GIVEN REQUEST:
How do the records below read from their first line through the line containing "side_wall_thickness = 0.3"? Write those lines out exactly.
--- Begin DATA LISTING ---
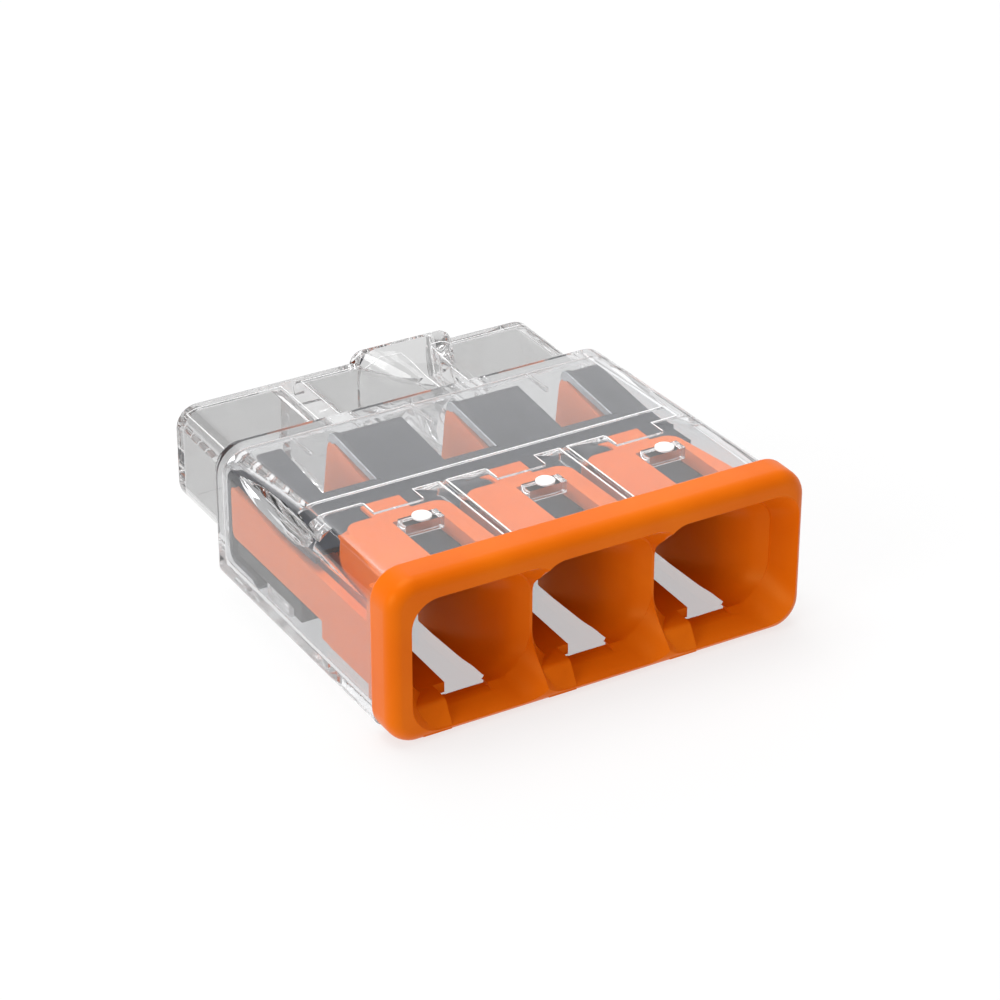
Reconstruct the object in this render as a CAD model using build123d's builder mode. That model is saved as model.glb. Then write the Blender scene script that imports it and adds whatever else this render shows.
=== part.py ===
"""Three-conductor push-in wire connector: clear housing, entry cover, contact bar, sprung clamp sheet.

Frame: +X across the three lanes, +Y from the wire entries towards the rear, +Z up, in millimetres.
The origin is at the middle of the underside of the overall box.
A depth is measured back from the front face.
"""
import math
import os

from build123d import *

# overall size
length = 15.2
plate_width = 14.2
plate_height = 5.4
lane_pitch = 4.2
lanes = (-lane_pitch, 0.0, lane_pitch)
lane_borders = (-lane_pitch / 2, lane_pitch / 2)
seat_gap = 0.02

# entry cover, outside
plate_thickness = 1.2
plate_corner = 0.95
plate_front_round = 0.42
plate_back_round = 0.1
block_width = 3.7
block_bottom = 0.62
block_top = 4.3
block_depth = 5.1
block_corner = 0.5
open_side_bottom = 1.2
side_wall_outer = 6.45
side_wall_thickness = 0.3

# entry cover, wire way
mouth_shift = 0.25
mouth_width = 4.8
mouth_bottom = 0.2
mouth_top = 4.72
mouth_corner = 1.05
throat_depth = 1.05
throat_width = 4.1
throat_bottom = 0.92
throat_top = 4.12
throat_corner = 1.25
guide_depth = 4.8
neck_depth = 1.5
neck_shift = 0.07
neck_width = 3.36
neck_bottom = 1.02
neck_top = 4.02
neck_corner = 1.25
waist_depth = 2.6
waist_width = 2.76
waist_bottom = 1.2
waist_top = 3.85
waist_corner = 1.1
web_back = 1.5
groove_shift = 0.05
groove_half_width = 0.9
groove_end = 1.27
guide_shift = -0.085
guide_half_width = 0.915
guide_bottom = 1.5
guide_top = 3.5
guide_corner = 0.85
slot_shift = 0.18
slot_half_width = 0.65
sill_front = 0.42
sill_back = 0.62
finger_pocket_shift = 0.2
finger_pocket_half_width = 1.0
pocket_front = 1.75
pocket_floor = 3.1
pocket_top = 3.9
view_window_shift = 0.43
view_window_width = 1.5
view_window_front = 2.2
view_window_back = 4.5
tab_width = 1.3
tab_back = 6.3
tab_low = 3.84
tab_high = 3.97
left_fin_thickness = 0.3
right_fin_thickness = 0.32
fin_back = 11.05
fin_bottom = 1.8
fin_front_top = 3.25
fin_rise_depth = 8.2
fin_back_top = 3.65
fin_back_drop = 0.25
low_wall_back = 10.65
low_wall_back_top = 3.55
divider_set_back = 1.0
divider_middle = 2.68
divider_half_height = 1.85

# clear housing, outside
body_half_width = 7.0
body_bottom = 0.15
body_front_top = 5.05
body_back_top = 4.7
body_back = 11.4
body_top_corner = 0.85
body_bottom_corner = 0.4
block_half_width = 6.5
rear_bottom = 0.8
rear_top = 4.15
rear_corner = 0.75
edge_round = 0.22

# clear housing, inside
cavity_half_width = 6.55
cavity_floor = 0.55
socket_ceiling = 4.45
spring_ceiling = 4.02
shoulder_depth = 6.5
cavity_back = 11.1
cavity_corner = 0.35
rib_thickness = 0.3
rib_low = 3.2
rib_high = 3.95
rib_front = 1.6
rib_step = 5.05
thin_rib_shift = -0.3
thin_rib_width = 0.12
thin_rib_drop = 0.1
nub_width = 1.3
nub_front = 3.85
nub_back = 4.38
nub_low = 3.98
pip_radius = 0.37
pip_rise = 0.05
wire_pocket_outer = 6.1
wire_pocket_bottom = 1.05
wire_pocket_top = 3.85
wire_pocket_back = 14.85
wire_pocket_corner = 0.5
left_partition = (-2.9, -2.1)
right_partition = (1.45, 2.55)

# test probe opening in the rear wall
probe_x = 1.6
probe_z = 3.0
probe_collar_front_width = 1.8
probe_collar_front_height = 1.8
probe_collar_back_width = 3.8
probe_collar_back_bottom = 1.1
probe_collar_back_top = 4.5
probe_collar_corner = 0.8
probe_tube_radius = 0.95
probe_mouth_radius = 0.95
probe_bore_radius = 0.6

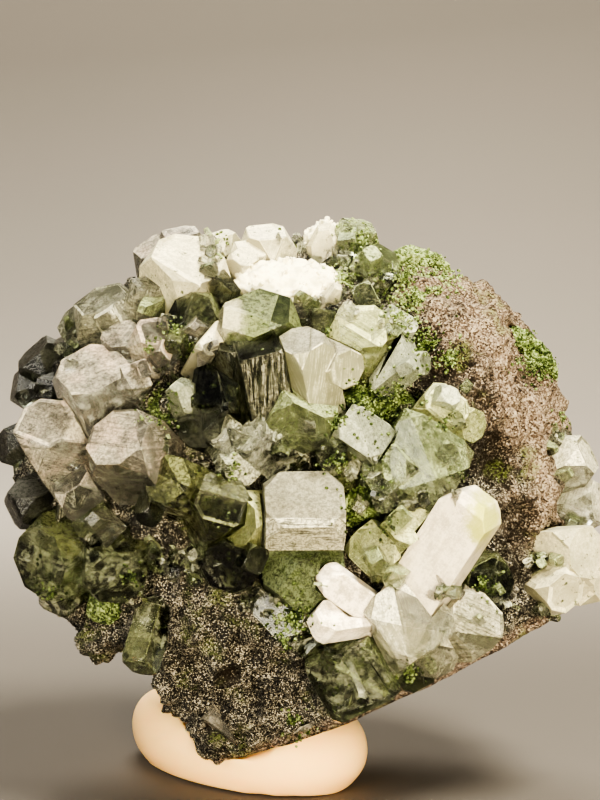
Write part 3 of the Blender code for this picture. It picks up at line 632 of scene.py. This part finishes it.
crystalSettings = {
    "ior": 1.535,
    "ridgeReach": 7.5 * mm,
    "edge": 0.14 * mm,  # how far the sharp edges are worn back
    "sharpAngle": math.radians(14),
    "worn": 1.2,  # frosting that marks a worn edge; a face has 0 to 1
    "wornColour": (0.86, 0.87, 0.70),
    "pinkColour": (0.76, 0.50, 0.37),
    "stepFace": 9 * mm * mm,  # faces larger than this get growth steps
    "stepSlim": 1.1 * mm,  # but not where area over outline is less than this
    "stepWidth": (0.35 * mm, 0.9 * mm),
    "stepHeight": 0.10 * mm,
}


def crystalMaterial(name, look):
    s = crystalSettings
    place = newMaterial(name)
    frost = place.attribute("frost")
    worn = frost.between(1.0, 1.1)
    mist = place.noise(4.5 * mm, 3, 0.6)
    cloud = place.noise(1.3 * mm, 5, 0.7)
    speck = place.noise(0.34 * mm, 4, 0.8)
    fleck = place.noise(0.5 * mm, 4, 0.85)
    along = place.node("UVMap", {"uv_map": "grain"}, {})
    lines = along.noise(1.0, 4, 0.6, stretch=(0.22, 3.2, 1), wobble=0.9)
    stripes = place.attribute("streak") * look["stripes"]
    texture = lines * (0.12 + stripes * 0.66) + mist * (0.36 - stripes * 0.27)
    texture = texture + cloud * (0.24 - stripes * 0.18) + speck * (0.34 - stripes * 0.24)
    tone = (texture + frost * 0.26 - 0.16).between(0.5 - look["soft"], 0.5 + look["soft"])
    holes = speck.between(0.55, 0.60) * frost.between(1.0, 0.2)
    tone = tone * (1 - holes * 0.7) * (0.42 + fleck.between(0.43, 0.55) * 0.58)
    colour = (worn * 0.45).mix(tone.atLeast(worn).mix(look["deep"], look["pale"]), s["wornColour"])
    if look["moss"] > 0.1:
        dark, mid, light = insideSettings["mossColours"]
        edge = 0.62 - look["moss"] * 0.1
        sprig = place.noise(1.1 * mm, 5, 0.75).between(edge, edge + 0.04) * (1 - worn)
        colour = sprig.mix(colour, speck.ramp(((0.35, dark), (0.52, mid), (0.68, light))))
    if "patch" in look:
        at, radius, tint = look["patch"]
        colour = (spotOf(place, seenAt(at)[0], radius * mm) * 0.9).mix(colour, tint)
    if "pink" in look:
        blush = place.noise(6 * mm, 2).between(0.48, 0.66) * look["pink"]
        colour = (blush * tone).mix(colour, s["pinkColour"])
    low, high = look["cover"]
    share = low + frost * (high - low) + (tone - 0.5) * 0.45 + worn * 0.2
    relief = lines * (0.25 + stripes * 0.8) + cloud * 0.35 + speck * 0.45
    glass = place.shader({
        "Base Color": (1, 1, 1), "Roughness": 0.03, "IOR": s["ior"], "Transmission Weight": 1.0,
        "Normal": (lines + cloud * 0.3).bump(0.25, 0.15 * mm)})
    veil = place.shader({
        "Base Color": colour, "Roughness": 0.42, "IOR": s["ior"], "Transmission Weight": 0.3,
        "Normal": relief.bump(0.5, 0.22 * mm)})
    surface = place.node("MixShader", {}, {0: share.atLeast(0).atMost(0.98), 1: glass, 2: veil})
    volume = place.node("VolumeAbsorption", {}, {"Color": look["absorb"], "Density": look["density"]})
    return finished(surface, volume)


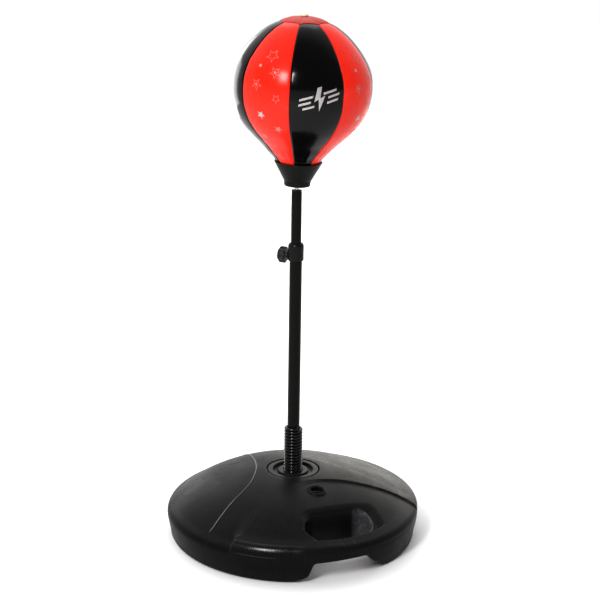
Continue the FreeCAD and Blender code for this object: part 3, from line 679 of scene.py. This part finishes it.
--- End DATA LISTING ---
EXERCISE OUTPUT:
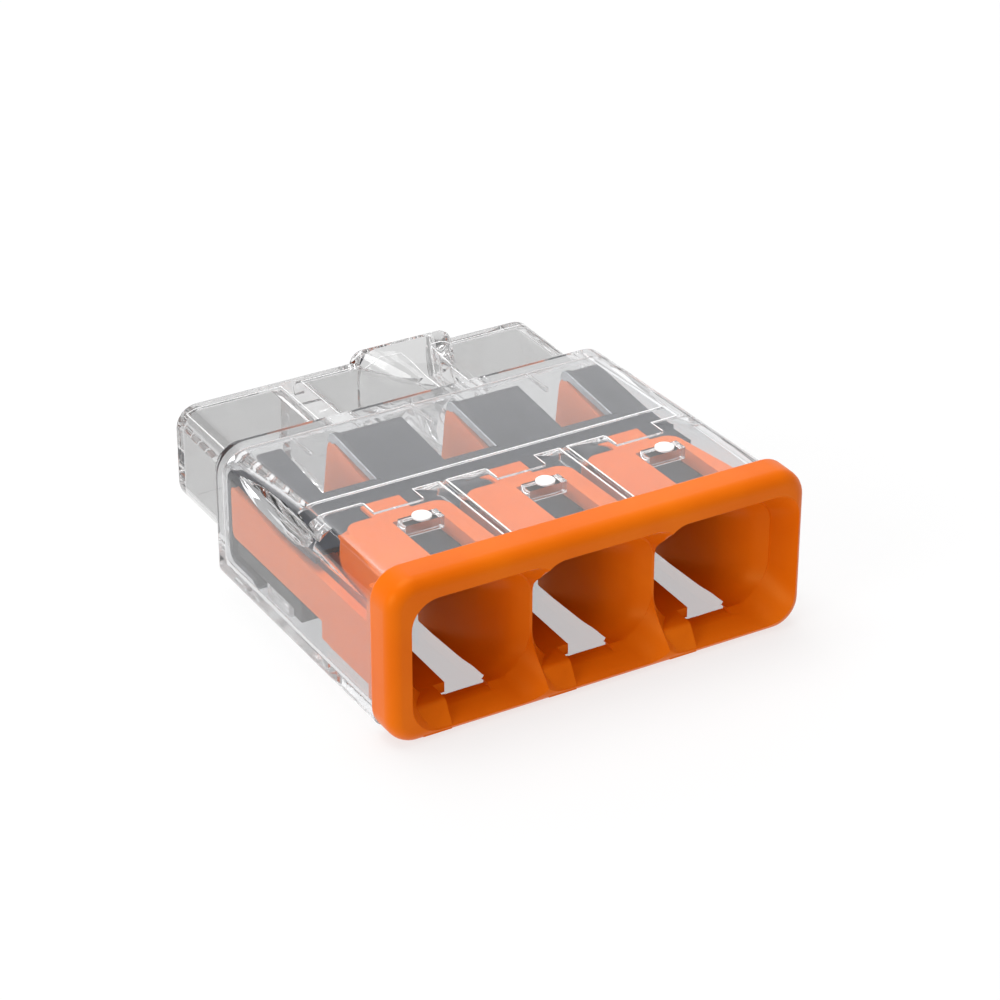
Reconstruct the object in this render as a CAD model using build123d's builder mode. That model is saved as model.glb. Then write the Blender scene script that imports it and adds whatever else this render shows.
=== part.py ===
"""Three-conductor push-in wire connector: clear housing, entry cover, contact bar, sprung clamp sheet.

Frame: +X across the three lanes, +Y from the wire entries towards the rear, +Z up, in millimetres.
The origin is at the middle of the underside of the overall box.
A depth is measured back from the front face.
"""
import math
import os

from build123d import *

# overall size
length = 15.2
plate_width = 14.2
plate_height = 5.4
lane_pitch = 4.2
lanes = (-lane_pitch, 0.0, lane_pitch)
lane_borders = (-lane_pitch / 2, lane_pitch / 2)
seat_gap = 0.02

# entry cover, outside
plate_thickness = 1.2
plate_corner = 0.95
plate_front_round = 0.42
plate_back_round = 0.1
block_width = 3.7
block_bottom = 0.62
block_top = 4.3
block_depth = 5.1
block_corner = 0.5
open_side_bottom = 1.2
side_wall_outer = 6.45
side_wall_thickness = 0.3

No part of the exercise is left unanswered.